March and Scarfe's fourteen-year-old daughter plays piano and guitar and sings, but is apparently not interested in following her parents into the theater, though she does attend conventions with March when she travels, as the actress will be doing to Hanover, Germany next month. "During school year it's really hard, I only do one or two - mostly they want Gwynyth and I together. Acting-wise, I'm not so sure I want to do it anymore. You grow up after awhile, too."
But if Paramount called...? "Of course I'd do Lursa again!" she exclaimed. "I love this character. But there's no way they're going to bring us back. What are you going to do with us, have us raising babies?
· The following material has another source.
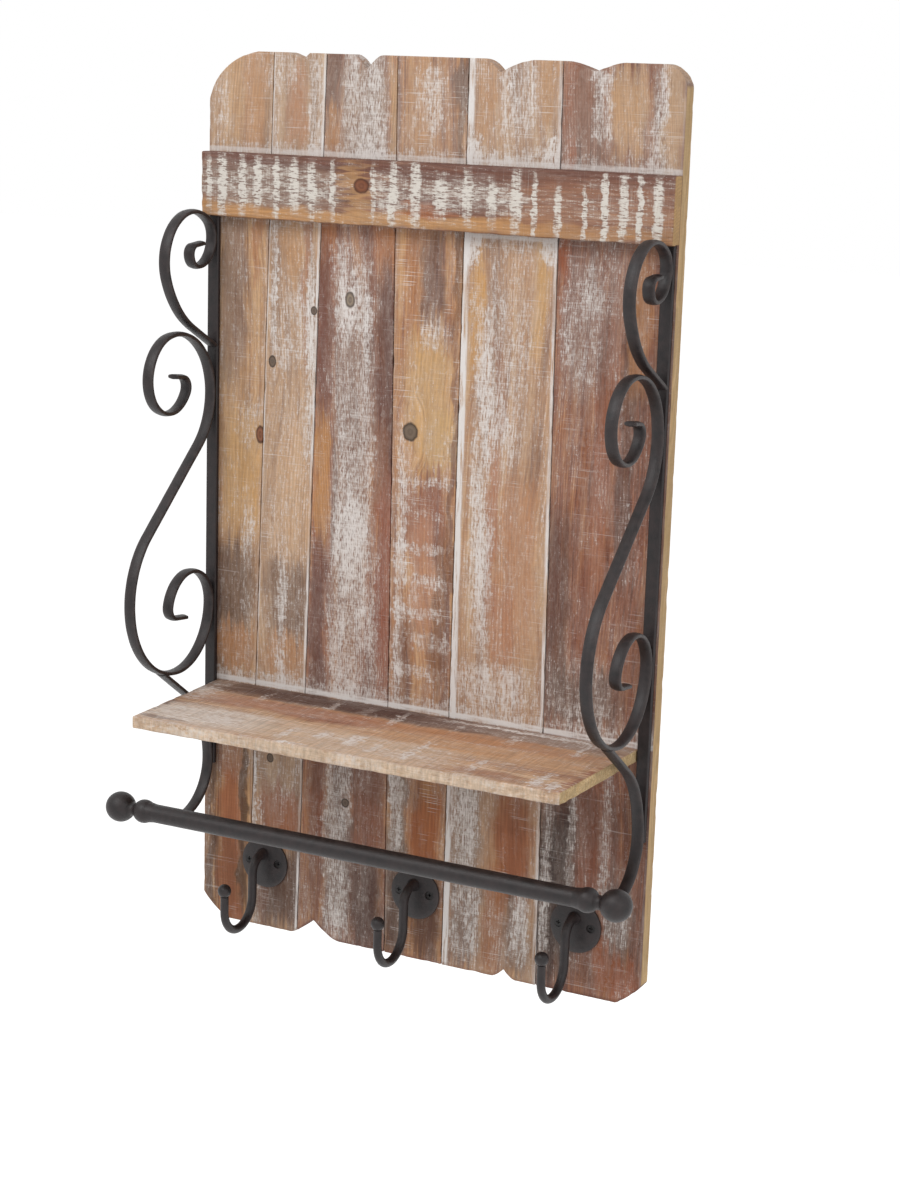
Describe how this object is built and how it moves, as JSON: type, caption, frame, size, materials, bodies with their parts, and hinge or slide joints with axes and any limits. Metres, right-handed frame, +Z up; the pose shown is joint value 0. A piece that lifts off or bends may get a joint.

I think it would be incredible, but it won't happen."
Still, March has considered writing Lursa's backstory herself. "I'm one of these people who reads five books at the same time and I never finish anything, so don't wait for it," she warned. "But people ask me these questions, and I said to myself, come on, Barbara, you're a woman, you're a writer, you're an actress - write something! I want to go right to the homeworld - birth, death, life, and what about love? What about nurturing? That takes a lot of philosophical thinking. You could do it off the cuff, but I don't want to do that. There are so many things you cannot do onscreen. Their remarkableness has to be not just villainous evil. It has to be something else about it."